Évocateur de la sensibilité romantique du XIXe siècle, ce fauteuil en noyer massif s’inscrit dans le courant historiciste du style Troubadour, qui puise son inspiration dans l’imaginaire médiéval et gothique. Il présente une structure en X, dite “savonarole”, empruntée aux sièges de la Renaissance italienne, typique de l’esthétique néo-gothique cultivée par les ébénistes de la Monarchie de Juillet et du Second Empire.

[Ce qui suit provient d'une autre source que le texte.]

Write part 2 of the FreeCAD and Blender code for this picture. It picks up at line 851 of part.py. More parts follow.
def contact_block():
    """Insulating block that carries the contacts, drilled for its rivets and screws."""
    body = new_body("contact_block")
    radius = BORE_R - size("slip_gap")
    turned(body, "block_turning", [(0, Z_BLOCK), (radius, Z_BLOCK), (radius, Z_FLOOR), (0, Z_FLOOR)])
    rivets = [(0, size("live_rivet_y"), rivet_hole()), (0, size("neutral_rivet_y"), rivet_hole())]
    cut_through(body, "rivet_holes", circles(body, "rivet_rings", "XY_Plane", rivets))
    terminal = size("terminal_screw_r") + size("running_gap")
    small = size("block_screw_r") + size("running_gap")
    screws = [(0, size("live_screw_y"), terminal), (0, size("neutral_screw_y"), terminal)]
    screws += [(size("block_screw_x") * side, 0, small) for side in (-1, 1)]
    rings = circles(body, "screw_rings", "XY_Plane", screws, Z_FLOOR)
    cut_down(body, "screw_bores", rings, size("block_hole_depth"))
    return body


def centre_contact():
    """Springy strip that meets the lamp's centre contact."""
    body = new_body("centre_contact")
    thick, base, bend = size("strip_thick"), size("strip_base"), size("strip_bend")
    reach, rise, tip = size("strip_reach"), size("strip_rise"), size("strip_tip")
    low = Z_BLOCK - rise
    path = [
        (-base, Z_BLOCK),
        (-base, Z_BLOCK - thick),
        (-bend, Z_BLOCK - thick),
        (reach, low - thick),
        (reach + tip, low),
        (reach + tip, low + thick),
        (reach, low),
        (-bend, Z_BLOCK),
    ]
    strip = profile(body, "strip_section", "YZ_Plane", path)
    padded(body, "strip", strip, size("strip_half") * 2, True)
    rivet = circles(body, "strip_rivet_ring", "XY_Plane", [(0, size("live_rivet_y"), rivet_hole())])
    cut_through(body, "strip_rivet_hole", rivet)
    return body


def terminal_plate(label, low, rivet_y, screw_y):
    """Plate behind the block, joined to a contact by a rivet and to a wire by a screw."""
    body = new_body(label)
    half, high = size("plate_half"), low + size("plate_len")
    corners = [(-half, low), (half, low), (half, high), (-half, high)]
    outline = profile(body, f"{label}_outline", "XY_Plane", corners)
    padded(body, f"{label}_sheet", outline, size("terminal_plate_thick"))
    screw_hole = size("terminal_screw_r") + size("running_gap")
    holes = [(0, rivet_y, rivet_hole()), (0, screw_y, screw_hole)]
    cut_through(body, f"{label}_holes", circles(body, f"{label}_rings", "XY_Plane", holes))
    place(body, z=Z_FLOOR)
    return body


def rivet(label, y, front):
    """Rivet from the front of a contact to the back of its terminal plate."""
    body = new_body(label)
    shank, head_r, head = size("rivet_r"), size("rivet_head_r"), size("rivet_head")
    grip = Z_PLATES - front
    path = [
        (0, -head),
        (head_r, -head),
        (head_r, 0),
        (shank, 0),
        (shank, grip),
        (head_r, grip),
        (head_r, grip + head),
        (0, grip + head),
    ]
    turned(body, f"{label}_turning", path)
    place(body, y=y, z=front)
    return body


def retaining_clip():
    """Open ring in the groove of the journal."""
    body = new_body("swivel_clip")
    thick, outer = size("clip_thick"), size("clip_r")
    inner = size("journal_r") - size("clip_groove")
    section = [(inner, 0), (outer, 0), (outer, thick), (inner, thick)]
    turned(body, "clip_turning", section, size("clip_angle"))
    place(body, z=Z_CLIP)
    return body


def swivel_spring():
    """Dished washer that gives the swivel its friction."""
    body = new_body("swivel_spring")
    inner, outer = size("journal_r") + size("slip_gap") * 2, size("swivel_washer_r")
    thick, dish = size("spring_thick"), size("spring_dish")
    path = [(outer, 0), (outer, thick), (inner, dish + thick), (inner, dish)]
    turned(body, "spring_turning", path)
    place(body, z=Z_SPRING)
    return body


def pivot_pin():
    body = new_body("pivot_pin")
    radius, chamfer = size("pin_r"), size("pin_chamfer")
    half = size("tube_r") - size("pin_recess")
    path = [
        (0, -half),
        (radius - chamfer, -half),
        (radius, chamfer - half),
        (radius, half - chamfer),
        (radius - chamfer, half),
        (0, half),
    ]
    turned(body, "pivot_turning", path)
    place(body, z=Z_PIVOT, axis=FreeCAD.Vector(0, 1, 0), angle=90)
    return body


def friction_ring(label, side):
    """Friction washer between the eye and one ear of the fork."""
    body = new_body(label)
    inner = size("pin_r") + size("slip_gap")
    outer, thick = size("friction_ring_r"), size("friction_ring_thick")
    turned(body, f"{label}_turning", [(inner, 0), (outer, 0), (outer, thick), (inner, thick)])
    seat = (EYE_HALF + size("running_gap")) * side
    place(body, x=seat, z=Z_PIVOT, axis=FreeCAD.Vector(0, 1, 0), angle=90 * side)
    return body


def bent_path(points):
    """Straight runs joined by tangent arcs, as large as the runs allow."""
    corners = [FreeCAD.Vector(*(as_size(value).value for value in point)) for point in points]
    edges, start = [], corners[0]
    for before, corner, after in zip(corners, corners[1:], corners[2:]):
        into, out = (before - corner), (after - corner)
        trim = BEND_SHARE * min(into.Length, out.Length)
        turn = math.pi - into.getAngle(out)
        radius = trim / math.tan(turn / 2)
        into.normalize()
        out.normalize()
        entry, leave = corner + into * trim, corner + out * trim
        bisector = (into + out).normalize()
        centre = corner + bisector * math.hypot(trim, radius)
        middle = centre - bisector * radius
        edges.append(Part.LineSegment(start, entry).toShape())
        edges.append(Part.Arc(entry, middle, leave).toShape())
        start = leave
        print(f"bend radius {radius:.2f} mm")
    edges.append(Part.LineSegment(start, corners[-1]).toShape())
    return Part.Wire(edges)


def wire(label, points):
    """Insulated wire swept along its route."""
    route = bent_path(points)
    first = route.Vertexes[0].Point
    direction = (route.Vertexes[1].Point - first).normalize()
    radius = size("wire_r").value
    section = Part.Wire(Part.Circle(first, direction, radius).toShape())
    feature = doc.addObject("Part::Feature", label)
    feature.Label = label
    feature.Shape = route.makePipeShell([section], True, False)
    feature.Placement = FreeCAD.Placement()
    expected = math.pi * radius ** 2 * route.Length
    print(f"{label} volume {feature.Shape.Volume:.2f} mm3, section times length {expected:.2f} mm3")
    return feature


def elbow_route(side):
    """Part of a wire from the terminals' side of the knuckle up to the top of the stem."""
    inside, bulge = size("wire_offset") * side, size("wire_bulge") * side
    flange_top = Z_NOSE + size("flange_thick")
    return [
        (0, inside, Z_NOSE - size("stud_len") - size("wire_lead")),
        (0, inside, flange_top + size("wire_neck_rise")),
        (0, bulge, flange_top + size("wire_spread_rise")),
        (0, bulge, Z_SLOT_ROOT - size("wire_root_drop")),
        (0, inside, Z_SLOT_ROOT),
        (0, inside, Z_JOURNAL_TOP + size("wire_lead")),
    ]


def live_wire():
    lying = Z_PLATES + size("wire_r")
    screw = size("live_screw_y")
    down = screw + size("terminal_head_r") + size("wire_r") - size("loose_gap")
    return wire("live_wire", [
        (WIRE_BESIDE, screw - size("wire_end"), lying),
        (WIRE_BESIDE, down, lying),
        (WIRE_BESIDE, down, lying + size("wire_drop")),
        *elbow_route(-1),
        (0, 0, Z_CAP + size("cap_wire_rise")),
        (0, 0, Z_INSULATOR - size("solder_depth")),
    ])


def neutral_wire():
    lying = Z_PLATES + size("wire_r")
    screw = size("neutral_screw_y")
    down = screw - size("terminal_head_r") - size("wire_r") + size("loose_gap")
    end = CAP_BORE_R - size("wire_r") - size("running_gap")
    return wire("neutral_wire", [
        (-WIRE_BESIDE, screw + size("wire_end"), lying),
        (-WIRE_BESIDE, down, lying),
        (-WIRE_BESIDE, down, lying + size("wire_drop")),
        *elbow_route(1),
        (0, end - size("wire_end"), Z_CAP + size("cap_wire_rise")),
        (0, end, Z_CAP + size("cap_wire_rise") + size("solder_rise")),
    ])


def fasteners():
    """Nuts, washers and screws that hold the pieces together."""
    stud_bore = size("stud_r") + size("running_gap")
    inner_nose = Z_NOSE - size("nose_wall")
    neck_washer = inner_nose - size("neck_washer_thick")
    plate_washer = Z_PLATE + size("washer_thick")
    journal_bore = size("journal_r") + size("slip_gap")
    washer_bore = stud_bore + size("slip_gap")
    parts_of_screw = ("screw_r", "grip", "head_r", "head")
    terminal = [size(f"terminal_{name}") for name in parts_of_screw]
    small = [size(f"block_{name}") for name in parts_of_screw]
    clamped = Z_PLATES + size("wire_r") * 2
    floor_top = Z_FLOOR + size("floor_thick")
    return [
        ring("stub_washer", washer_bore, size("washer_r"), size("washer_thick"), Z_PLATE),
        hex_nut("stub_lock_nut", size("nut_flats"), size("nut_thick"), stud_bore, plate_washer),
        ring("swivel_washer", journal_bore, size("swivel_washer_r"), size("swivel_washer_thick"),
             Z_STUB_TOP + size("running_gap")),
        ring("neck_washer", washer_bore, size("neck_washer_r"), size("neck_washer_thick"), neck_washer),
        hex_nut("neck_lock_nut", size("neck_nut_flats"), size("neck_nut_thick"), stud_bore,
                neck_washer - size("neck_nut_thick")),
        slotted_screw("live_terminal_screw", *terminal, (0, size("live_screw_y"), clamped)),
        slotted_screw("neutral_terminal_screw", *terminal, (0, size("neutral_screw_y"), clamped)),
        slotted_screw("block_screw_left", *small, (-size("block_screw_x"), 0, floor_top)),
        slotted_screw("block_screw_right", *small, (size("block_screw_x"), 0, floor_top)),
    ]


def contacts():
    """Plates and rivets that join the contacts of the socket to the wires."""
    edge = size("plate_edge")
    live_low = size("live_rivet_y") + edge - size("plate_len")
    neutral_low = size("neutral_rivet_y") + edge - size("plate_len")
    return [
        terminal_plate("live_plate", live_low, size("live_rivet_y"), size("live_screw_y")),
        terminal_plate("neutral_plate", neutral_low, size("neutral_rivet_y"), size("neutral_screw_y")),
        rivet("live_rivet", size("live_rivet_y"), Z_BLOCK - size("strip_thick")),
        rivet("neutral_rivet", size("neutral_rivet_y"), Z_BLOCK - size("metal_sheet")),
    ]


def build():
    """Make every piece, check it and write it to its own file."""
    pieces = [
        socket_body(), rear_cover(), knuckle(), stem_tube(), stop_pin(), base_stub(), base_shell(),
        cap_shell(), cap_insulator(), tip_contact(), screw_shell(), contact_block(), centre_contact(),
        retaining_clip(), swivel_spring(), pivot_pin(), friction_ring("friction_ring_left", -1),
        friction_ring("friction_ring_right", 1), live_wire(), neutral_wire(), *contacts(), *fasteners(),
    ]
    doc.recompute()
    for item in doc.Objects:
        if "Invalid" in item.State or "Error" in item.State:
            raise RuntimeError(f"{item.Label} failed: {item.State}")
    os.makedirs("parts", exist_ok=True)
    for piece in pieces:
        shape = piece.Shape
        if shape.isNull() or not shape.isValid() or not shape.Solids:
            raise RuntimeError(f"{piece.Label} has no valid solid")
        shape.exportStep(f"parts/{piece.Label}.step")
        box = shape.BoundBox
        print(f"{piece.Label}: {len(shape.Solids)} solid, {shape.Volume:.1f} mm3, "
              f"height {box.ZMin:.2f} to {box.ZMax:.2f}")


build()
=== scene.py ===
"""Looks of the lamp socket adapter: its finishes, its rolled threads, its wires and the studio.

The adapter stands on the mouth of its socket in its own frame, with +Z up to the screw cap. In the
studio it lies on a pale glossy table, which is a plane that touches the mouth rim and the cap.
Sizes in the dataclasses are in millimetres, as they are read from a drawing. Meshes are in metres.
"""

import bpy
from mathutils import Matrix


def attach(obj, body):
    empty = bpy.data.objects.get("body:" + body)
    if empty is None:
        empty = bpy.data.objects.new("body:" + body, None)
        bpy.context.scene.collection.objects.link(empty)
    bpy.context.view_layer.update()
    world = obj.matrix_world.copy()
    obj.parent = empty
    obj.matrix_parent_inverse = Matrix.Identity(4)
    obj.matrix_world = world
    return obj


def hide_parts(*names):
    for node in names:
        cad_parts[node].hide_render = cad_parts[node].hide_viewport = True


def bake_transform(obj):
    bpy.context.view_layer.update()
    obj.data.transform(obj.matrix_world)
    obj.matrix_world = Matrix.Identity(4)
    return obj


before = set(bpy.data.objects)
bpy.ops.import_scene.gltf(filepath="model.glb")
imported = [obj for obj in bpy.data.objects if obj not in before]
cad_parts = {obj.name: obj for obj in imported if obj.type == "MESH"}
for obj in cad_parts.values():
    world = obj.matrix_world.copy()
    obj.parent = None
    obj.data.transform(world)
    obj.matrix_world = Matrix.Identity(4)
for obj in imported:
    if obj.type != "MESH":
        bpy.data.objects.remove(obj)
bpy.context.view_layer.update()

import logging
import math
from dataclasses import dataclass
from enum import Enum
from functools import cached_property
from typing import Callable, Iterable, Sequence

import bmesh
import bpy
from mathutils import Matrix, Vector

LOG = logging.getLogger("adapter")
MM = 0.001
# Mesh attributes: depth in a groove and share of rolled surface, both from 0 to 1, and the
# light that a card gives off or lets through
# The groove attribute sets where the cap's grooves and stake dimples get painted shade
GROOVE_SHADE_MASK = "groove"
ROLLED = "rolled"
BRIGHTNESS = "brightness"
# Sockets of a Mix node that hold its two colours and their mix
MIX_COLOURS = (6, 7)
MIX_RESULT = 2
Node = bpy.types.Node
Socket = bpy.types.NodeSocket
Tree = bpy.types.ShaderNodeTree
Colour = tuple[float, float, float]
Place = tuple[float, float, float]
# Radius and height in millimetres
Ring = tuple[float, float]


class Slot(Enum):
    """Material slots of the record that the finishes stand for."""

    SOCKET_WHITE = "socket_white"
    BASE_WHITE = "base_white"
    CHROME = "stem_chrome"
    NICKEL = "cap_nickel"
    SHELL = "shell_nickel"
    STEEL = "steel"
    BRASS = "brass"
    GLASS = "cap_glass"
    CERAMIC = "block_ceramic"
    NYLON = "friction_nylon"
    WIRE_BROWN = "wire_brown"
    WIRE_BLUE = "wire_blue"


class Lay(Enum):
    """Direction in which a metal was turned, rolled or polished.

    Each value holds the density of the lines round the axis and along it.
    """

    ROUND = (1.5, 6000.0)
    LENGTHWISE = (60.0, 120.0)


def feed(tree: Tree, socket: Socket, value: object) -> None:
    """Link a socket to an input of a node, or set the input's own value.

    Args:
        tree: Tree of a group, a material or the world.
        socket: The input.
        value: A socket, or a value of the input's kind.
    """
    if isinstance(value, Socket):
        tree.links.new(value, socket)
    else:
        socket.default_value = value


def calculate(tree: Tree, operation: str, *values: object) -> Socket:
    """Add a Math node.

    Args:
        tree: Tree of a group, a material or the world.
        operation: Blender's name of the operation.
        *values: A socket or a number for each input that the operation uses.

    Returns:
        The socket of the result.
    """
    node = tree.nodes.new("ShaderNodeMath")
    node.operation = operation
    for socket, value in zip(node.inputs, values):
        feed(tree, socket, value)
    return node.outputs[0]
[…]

Le dossier, rectangulaire et vertical, est orné en partie haute d’une frise ajourée à motif trilobé et de pinacles stylisés évoquant les crêtes architecturales des cathédrales gothiques. Il est garni de velours cramoisi, enrichi de clous en étoile, repris également pour l’assise.

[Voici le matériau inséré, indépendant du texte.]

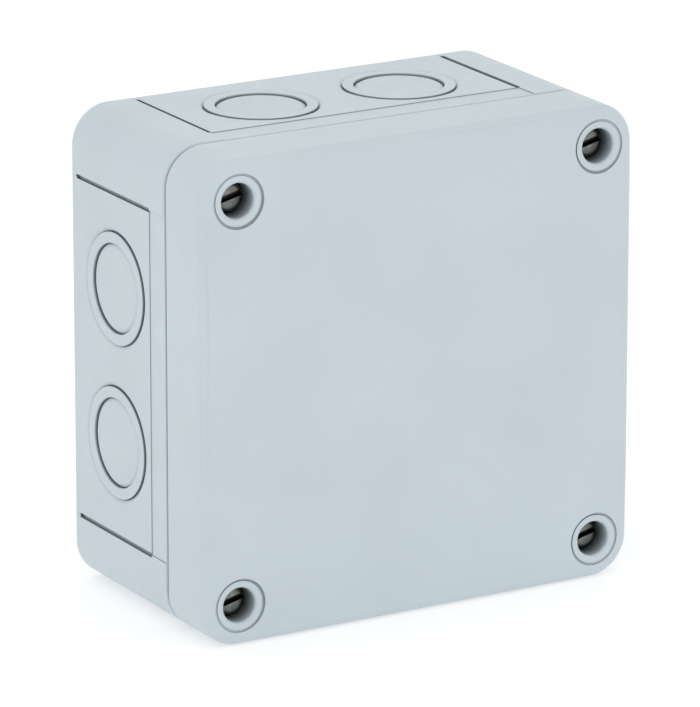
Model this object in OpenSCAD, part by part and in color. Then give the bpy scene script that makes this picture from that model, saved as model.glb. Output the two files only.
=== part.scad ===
// Square surface-mounting electrical junction box with a deep screw-down lid, two-stage
// knockouts on all four sides, and a rail of screw-clamp terminals inside.
// It stands on its lower side, lid towards -Y, wall face towards +Y, with the origin at the
// middle of its underside. Modules inside upright() use the box's own axes: x to the right,
// y up, and z out from the wall. Lengths are in millimetres.

/* [Enclosure] */
// Height and width of the square enclosure
size = 110; // [109:1:116]
// Overall depth, from the wall face to the front of the lid
depth = 60; // [60:0.5:66]
// Depth of the lid
lid_depth = 17; // [16.5:0.5:17.5]
// Radius of the four long corners
corner_r = 9; // [8.5:0.5:10]
// Rounding of the lid's front edge
front_edge_r = 2; // [1:0.25:2.5]
// Rounding of the back edge
back_edge_r = 1; // [0.5:0.25:1.5]
// Thickness of the moulded walls, floor and lid
wall = 3; // [2.9:0.1:3.2]
// Gap that shows between the lid and the base
seam = 0.3; // [0.2:0.05:0.4]

/* [Knockouts] */
// Radius of the outer stage, for an M25 gland
knock_outer_r = 12.75; // [12.5:0.05:13]
// Radius of the inner stage, for an M20 gland
knock_inner_r = 10.25; // [10:0.05:10.5]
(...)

Les accotoirs richement sculptés retiennent particulièrement l’attention : chacun repose sur une figure grotesque représentant un personnage accroupi à l’expression moqueuse et caricaturale, dans la tradition des “sotties” ou des gargouilles médiévales. Ce type de motif, issu d’un bestiaire fantastique, témoigne du goût du XIXe siècle pour les références médiévales populaires et satiriques, réhabilitées à travers le prisme romantique.

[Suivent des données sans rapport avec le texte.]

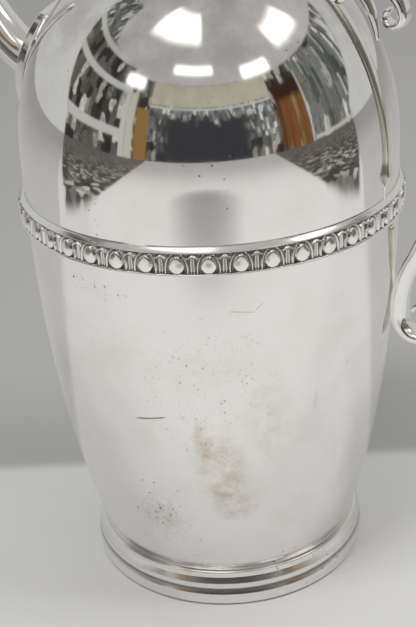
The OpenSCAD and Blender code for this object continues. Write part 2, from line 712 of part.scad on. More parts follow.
module finial() {
    n = 14;
    base_h = 2.6;
    neck_rise = 3.4;
    tip_h = 3.2;
    knob_z = base_h + neck_rise;
    knob_h = finial_h - knob_z - tip_h;
    knob = [for (i = [0:n]) let (t = i / n) [2.4 + (knob_r - 2.4) * sin(180 * pow(t, 0.8)) - 1.1 * t, knob_z + knob_h * t]];
    color("silver") {
        translate([0, 0, finial_z]) rotate_extrude() polygon(concat(
            [[0, 0]], bead_points(3.6, 0, 1.6, 0.7, 6), [[3.4, 1.9], [2.6, base_h], [2.2, base_h + 1.6]],
            knob, bead_points(1, knob_z + knob_h, tip_h, 1.3, 8), [[0, finial_h]]
        ));
        translate([0, 0, lid_top_z - wall - nut_h - 1.2])
            cylinder(h = finial_z - lid_top_z + wall + nut_h + 2, r = stud_r);
    }
}

module finial_nut() {
    color("silver") translate([0, 0, lid_top_z - wall - nut_h - seat_gap]) difference() {
        cylinder(h = nut_h, r = stud_r * 2, $fn = 6);
        translate([0, 0, -1]) cylinder(h = nut_h + 2, r = stud_r + seat_gap);
    }
}

foot_ring();
bottom_plate();
lower_body();
upper_body();
belt();
neck_band();
spout_base();
spout();
back_strap();
upper_scroll();
upper_sockets();
upper_insulator();
grip();
lower_insulator();
lower_sockets();
cross_pins();
lower_scroll();
strut();
body_hinge_leaf();
lid_hinge_leaf();
hinge_pin();
lid();
lid_bezel();
finial_plate();
finial_washer();
finial();
finial_nut();
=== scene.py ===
"""Footed coffee pot in polished silver plate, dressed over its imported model.

Every piece is a surface worked out with numpy in millimetres and stored in metres.
"""
import json
import math

import bpy
import numpy as np
from mathutils import Matrix

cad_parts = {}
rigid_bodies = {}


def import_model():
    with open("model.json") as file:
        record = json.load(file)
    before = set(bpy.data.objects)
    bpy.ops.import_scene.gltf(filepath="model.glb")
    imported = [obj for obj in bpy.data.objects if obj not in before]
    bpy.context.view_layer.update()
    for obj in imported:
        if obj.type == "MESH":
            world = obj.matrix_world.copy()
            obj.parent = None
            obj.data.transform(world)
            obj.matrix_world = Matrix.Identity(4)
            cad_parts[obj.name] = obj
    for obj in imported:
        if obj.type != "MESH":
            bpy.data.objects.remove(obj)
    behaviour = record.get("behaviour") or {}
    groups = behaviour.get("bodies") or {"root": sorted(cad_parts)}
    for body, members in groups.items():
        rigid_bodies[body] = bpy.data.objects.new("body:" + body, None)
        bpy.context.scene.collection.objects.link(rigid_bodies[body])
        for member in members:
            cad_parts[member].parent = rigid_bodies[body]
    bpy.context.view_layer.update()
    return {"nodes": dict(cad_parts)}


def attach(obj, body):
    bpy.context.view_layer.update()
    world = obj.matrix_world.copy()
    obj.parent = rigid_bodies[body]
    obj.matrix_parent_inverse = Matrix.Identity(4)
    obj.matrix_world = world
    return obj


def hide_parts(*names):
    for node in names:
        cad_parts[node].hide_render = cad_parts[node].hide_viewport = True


bl_info = {
    "name": "Silver Plate Coffee Pot",
    "version": (1, 0, 0),
    "blender": (4, 5, 0),
    "location": "View3D > Sidebar > Coffee Pot",
    "description": "Builds the surfaces, finishes and stage of a footed coffee pot",
    "category": "Object",
}

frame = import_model()
MM = 0.001
TAU = 2 * math.pi

# ---- sizes shared by the pieces, in millimetres ----
BODY_R = 56.0
BASE_R = 41.4
WALL = 1.2
CLEAR = 0.05  # gap that keeps two pieces apart
FOOT_H = 12.1
SEAM_Z = 124.0
DOME_Z = 140.0
DOME_H = 60.0
LOWER_B = (SEAM_Z - FOOT_H) / math.sqrt(1 - (BASE_R / BODY_R) ** 2)
NECK_R = 31.0
NECK_Z = DOME_Z + DOME_H * math.sqrt(1 - (NECK_R / BODY_R) ** 2)
MOUTH_Z = NECK_Z + 4.5
BELT_LOW = 119.9
BELT_TOP = 128.1
BELT_R = 57.0  # radius at which the belt's repeats are laid out
GROUND_R = 56.8  # of the ground between its eggs and darts
MOTIFS = 42
PITCH = TAU * BELT_R / MOTIFS
LID_Z = MOUTH_Z + 0.2
LID_R = 32.8
LID_DOME_R = 30.6
LID_DOME_Z = LID_Z + 2.0
LID_DOME_H = 15.0
LID_TOP_R = 5.5
LID_TOP_Z = LID_DOME_Z + LID_DOME_H * math.sqrt(1 - (LID_TOP_R / LID_DOME_R) ** 2)
STEAM_HOLE_R = 2.05
ROOT_Z = 153.0
ROOT_X = -BODY_R * math.sqrt(1 - ((ROOT_Z - DOME_Z) / DOME_H) ** 2)
ROOT_TILT = math.radians(22)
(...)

Les flancs du siège sont décorés de motifs ajourés à entrelacs gothiques, sculptés avec une belle maîtrise du relief et une finesse de ciselure. L’ensemble repose sur des pieds courbes croisés, conférant à la pièce une silhouette architecturée et solennelle, évoquant à la fois le mobilier liturgique et les sièges d’apparat.
Le style Troubadour se distingue par une recherche de pittoresque et de nostalgie du passé féodal. Ce fauteuil en est une excellente illustration : formes architecturées, bestiaire fantastique, structure imposante mais décorative, et matériaux nobles. Il ne s’agit pas d’une reproduction archéologique fidèle, mais d’une interprétation romantique et théâtrale du Moyen Âge, typique des arts décoratifs français vers 1850–1880.